* Aim
The required output is the exact run of lines from the line containing "Turn this picture" to the line containing "groove_width = board_width - 2 * groove_inset", inclusive, and nothing besides.

* Records to use
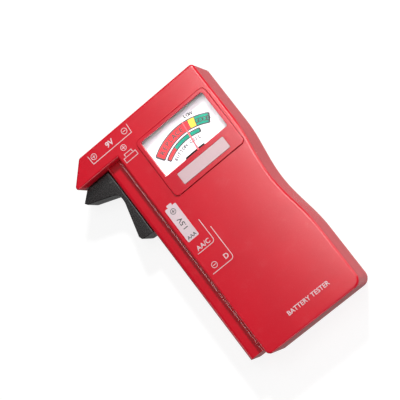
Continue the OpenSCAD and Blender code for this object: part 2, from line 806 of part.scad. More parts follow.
module cell_wire() {
    x = cell_leg_x;
    y = way_y - 1;
    color([0.75, 0.1, 0.12]) run_wire([[x, hook_y + wall + 1.2, cell_z - strip_t / 2 - wire_r],
        [x + 3, y, way_z], [left + 4, y, way_z], [left + 4, y, wire_z], [left + 4, pad_y - 2, wire_z],
        [board_x + 3.5, pad_y - 2, wire_z], [board_x + 3.5, pad_y - 2, board_z]], wire_r);
}

module bus_wire() {
    y = strip_low + 2.5;
    color([0.1, 0.1, 0.1]) run_wire([[left + wall + 2.4, y, strip_z - wire_r], [left + wall + 2.4, y, wire_z],
        [left + wall + 2.4, board_y + 8, wire_z], [board_x + 1.5, board_y + 8, wire_z],
        [board_x + 1.5, board_y + 8, board_z]], wire_r);
}

module snap_wire_positive() {
    x = snap_left + 1;
    y = way_y + 1;
    color([0.75, 0.1, 0.12]) run_wire([[x, top - wall - leg_l + 2, snap_z - strip_t / 2 - wire_r],
        [x, y, way_z], [left + 5.6, y, way_z], [left + 5.6, y, wire_z], [left + 5.6, pad_y, wire_z],
        [board_x + 6, pad_y, wire_z], [board_x + 6, pad_y, board_z]], wire_r);
}

module snap_wire_negative() {
    x = snap_right + 1;
    y = top - wall - leg_l + 2;
    low_y = pad_y + 2;
    color([0.1, 0.1, 0.1]) run_wire([[x, y, snap_z - strip_t / 2 - wire_r], [x, y, wire_z], [x, low_y,
        wire_z],
        [board_x + 9, low_y, wire_z], [board_x + 9, pad_y - 1, wire_z], [board_x + 9, pad_y - 1, board_z]],
            wire_r);
}

module meter_wires() {
    color([0.15, 0.3, 0.6]) for (s = [0, 1])
        run_wire([[pivot_x + 4 + 2 * s, pivot_y - bay_r + 3.4, frame_z - wire_r],
            [pivot_x + 4 + 2 * s, pad_y - 2, frame_z - wire_r], [pivot_x + 4 + 2 * s, pad_y - 2, board_z]],
                wire_r);
}

module case_screws() {
    color([0.75, 0.75, 0.77]) at_points(screw_at) difference() {
        union() {
            translate([0, 0, head_z]) cylinder(h = head_h, r = head_r);
            translate([0, 0, head_z + head_h - e]) cylinder(h = screw_l, r = screw_r);
        }
        for (a = [0, 90]) rotate(a) translate([-head_r * 0.6, -0.35, head_z - e]) cube([head_r * 1.2, 0.7,
            1]);
    }
}

module rear_label() {
    color([0.82, 0.82, 0.8]) translate([0, label_y, label_sink]) rounded_plate(label_w, label_l, label_t, 2);
}

front_shell();
rear_shell();
meter_bezel();
meter_window();
name_plate();
dial_plate();
meter_frame();
core_magnet();
core_spacers();
iron_ring();
front_bridge();
bridge_screws();
front_jewel_screw();
rear_jewel_screw();
moving_coil();
coil_pivots();
front_hairspring();
rear_hairspring();
needle();
needle_balance();
slide_arm();
arm_contact();
arm_lead();
arm_wiper();
return_spring();
bus_strip();
cell_contact();
snap_contact_positive();
snap_contact_negative();
circuit_board();
cell_load_resistor();
block_load_resistor();
meter_resistor();
board_screws();
cell_wire();
bus_wire();
snap_wire_positive();
snap_wire_negative();
meter_wires();
case_screws();
rear_label();
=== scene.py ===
"""A hand-held battery tester: red case, needle meter, fixed hook and sliding contact arm."""
import math

import bmesh
import bpy
from mathutils import Matrix, Vector


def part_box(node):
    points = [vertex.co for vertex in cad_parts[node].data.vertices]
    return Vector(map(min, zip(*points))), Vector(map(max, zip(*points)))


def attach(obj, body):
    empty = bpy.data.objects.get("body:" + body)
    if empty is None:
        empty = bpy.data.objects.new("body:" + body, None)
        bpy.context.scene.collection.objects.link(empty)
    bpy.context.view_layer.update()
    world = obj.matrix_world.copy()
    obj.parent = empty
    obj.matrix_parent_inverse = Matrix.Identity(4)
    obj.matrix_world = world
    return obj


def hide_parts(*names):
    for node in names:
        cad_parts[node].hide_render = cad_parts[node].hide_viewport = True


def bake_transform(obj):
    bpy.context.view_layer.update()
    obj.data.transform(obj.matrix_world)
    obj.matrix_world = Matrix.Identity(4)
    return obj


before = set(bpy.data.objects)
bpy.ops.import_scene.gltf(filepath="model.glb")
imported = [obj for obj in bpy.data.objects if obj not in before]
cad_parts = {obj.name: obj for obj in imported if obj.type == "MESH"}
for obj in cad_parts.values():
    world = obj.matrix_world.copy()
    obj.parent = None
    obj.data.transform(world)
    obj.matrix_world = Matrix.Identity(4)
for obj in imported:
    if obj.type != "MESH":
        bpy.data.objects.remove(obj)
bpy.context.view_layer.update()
scene = bpy.context.scene
MM = 0.001

# ---------------------------------------------------------------- sizes, in millimetres


def node_box(node):
    """Lowest and highest corner of a CAD node, in millimetres."""
    return [Vector(corner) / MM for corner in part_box(node)]


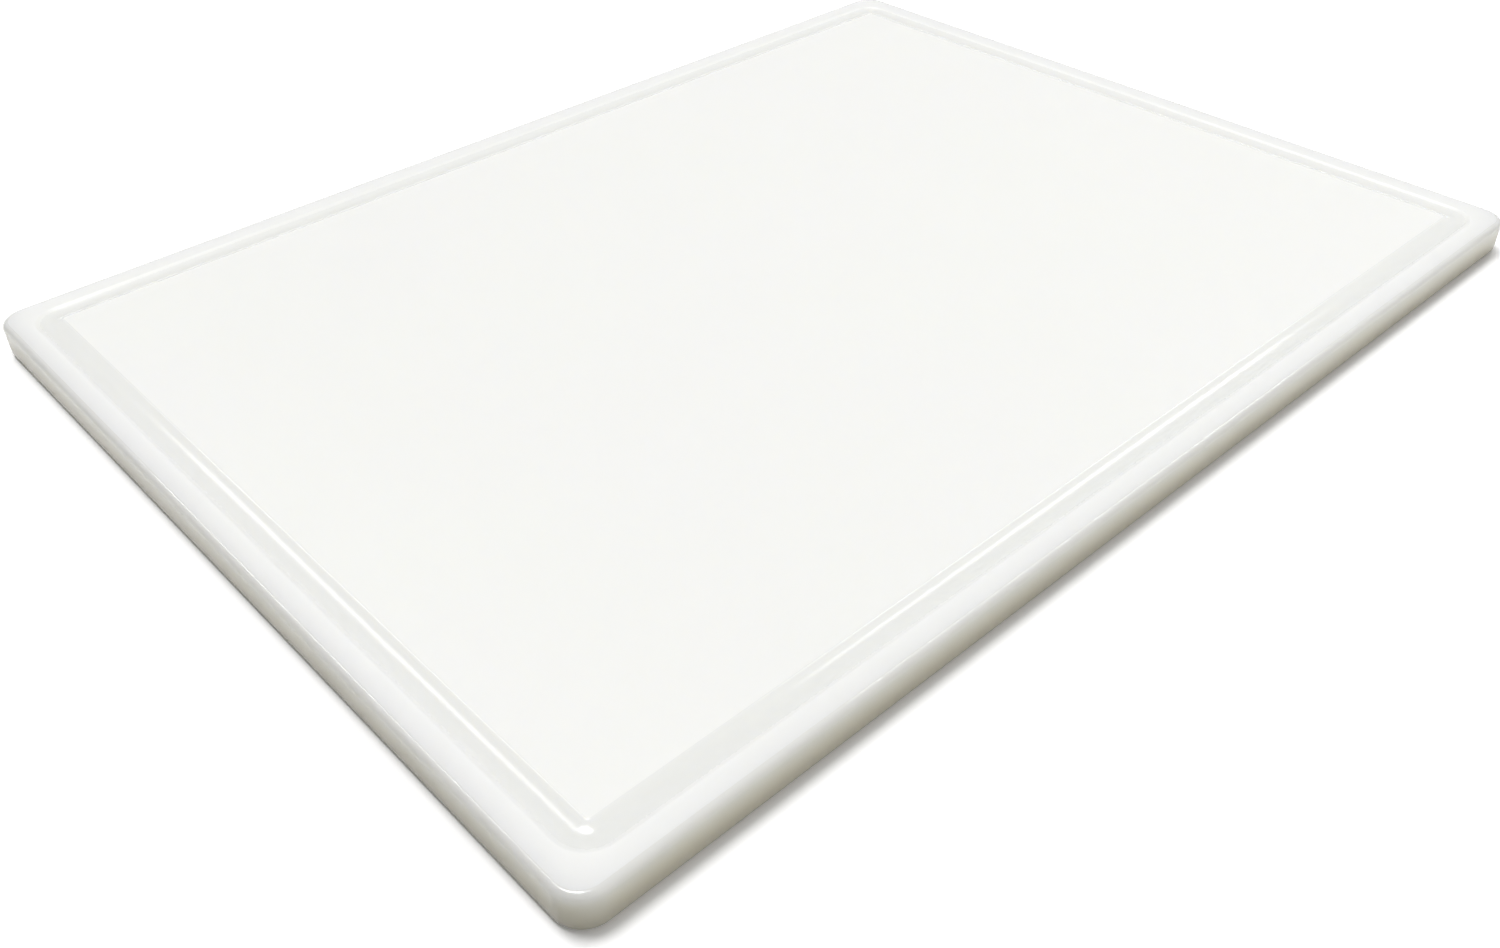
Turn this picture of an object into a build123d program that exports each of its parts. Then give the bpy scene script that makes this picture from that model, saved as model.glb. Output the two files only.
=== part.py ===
"""Cutting board: one slab of white polyethylene with a juice groove milled round its top face.

Millimetres. The origin is the centre of the underside, +X runs along the length,
+Y along the width and +Z up, out of the cutting face.
"""

from build123d import *
import os
from math import sqrt

os.makedirs("parts", exist_ok=True)

# Slab: 24 by 18 inches, sawn from a 3/4 inch sheet that is skimmed flat on both faces
board_length = 609.6
board_width = 457.2
board_thickness = 17.5
corner_radius = 12.7
edge_round = 2.8

# Juice groove: one pass of a round-nosed cutter along a rounded rectangle
cutter_radius = 12.7
groove_depth = 1.5875
groove_inset = 17.5
groove_corner_radius = 8.0
lip_round = 2.0

# Worked out from those
groove_half_width = sqrt(cutter_radius**2 - (cutter_radius - groove_depth) ** 2)
groove_length = board_length - 2 * groove_inset
groove_width = board_width - 2 * groove_inset

# Building aids: how far the cut reaches above the face, and how closely an edge must lie on it
waste_height = 1.0
on_face = 0.01

with BuildPart() as board:
    # Slab with round corners, its top and bottom edges eased all round
    with BuildSketch():
        RectangleRounded(board_length, board_width, corner_radius)
    extrude(amount=board_thickness)
    top_edges = board.faces().sort_by(Axis.Z)[-1].edges()
    bottom_edges = board.faces().sort_by(Axis.Z)[0].edges()
    fillet(top_edges + bottom_edges, radius=edge_round)

    # Line that the tip of the cutter follows, drawn on the cutting face
    with BuildSketch(Plane.XY.offset(board_thickness), mode=Mode.PRIVATE) as groove_plan:
        RectangleRounded(groove_length, groove_width, groove_corner_radius)
    groove_line = groove_plan.sketch.wire()

    # Section of the cut: the cutter's round nose, closed a little above the face
    start_plane = Plane(origin=groove_line @ 0, x_dir=(0, 0, 1), z_dir=groove_line % 0)
    with BuildSketch(start_plane) as groove_section:
        with BuildLine():
            nose = ThreePointArc((0, -groove_half_width), (-groove_depth, 0), (0, groove_half_width))
            Polyline(
                nose @ 1,
                (waste_height, groove_half_width),
                (waste_height, -groove_half_width),
                nose @ 0,
            )
        make_face()
    sweep(groove_section.sketch, path=groove_line, mode=Mode.SUBTRACT)

    # Both lips of the groove, broken with a scraper
    lip_edges = board.edges(Select.LAST).filter_by_position(
        Axis.Z, board_thickness - on_face, board_thickness + on_face
    )
    fillet(lip_edges, radius=lip_round)

board.part.label = "board"
export_step(board.part, "parts/board.step")
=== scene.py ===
"""Looks of the cutting board: the milled polyethylene slab, its floor, its soft lights and its camera."""

import math

import bmesh
import bpy
import numpy as np
from bpy.props import FloatProperty, FloatVectorProperty, IntProperty, PointerProperty
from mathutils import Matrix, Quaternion, Vector


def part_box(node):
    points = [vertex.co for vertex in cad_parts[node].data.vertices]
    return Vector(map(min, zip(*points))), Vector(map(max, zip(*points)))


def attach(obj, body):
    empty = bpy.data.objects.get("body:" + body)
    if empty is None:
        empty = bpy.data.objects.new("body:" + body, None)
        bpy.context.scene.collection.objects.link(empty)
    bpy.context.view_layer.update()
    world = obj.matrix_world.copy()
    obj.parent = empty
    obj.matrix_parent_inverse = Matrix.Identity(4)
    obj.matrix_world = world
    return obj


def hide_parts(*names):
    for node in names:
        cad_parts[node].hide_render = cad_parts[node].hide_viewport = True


bl_info = {
    "name": "Cutting Board",
    "version": (1, 0, 0),
    "blender": (4, 5, 0),
    "location": "3D View > Sidebar > Cutting Board",
    "description": "Makes a white polyethylene cutting board with a juice groove, and a soft studio for it",
    "category": "Add Mesh",
}

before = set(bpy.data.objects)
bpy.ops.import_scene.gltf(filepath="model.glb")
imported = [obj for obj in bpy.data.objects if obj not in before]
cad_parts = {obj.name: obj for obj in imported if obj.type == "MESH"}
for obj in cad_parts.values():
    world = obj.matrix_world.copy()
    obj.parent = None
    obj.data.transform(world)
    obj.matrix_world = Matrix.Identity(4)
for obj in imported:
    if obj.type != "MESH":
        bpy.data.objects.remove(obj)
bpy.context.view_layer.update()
board_low, board_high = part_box("board")

MILLIMETRE = 0.001


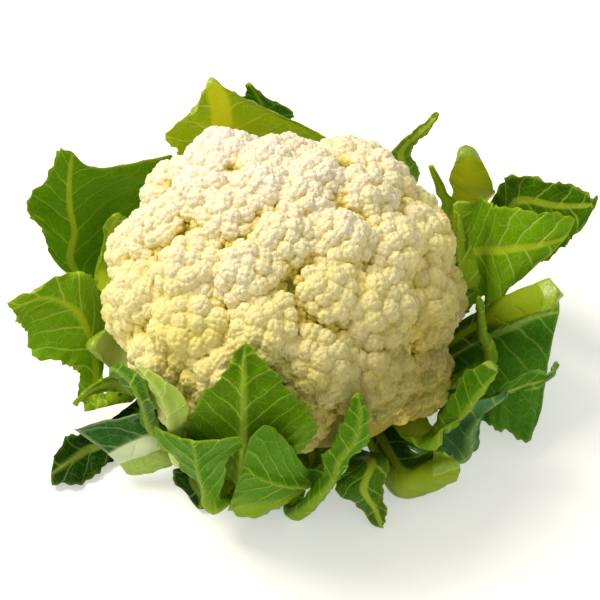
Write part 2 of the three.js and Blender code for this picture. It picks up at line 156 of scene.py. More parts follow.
# Leaves. Wrapper leaves grow from the stalk in three whorls, pass under the curd and
# rise round it. Each is one blade on a thick rib, waxy, torn or trimmed at its end.
# Spots of the photograph, each with a height, give the shape of every blade.
WHORL_HEIGHTS = [28.6, 18.9, 9.2]  # of a rib's upper face on the stalk
UNDER_HEIGHTS = [31.5, 21.5, 11.5]  # and under the curd
UNDER_REACH = 60.0  # from the stalk's middle to where a foot's width is read
STALK_GAP = 0.8
STALK_FOOT = 5.2  # half a foot's width on the stalk
EDGE_LIFT = 1.5
RIB_DEPTH = 7.0
RIB_HALF_WIDTH = 11.0
BLADE_THICK = 0.95
CUT_END = 5  # a rib at least this deep at its end was cut there
RIB_CREST = 0.3  # how far the rib stands out of the inner face
RUFFLE_LENGTH = 22.0
RIPPLE_LENGTH = 1.45
RIPPLE_HEIGHT = 0.55
FRAY_WIDTH = 5.0  # how far in from its edge a blade is torn
LOBE_LENGTH = 4.3
LOBE_DEPTH = 1.1
TOOTH_LENGTHS = (1.9, 0.83)
TOOTH_DEPTHS = (0.55, 0.5)
TURN_A_LEAF = 1.7  # shifts the waves of each leaf's edge against the last one's
RIM_PALENESS = 0.4
VEIN_SPACING = 12.0
VEIN_SLANT = 0.85  # how far a side vein climbs for each millimetre that it goes out
VEIN_WANDER = 9.0
VEIN_RISE = 0.45  # behind the blade
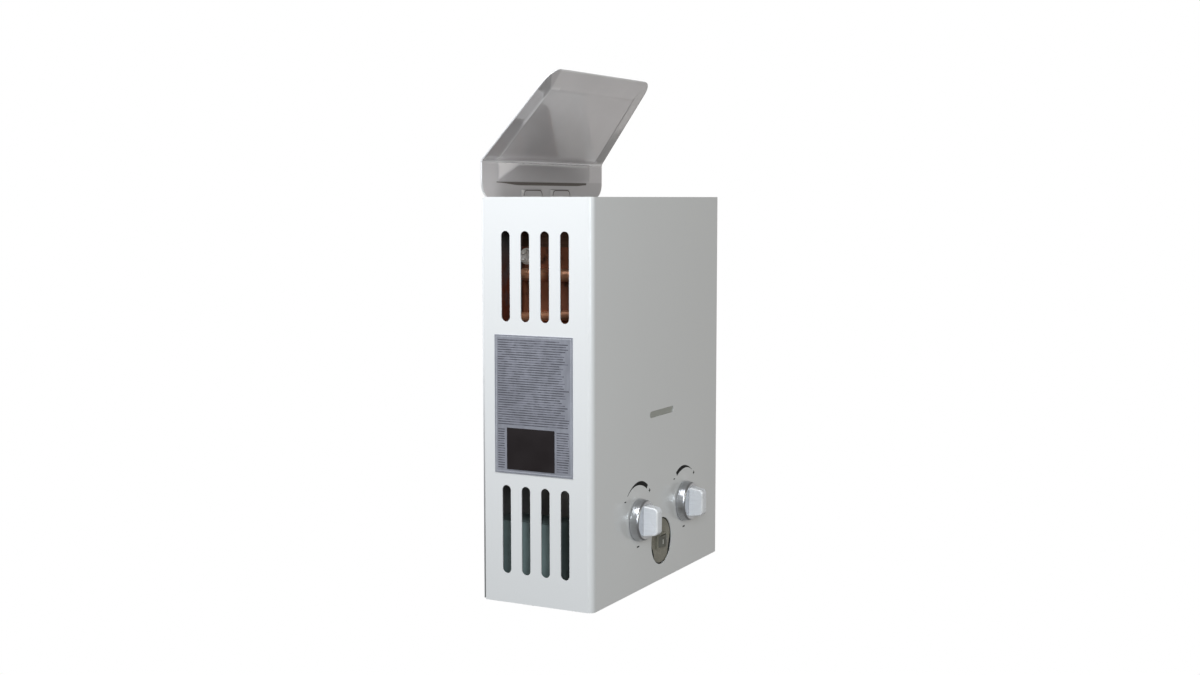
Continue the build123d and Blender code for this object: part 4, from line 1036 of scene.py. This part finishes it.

* Reply
Turn this picture of an object into a build123d program that exports each of its parts. Then give the bpy scene script that makes this picture from that model, saved as model.glb. Output the two files only.
=== part.py ===
"""Cutting board: one slab of white polyethylene with a juice groove milled round its top face.

Millimetres. The origin is the centre of the underside, +X runs along the length,
+Y along the width and +Z up, out of the cutting face.
"""

from build123d import *
import os
from math import sqrt

os.makedirs("parts", exist_ok=True)

# Slab: 24 by 18 inches, sawn from a 3/4 inch sheet that is skimmed flat on both faces
board_length = 609.6
board_width = 457.2
board_thickness = 17.5
corner_radius = 12.7
edge_round = 2.8

# Juice groove: one pass of a round-nosed cutter along a rounded rectangle
cutter_radius = 12.7
groove_depth = 1.5875
groove_inset = 17.5
groove_corner_radius = 8.0
lip_round = 2.0

# Worked out from those
groove_half_width = sqrt(cutter_radius**2 - (cutter_radius - groove_depth) ** 2)
groove_length = board_length - 2 * groove_inset
groove_width = board_width - 2 * groove_inset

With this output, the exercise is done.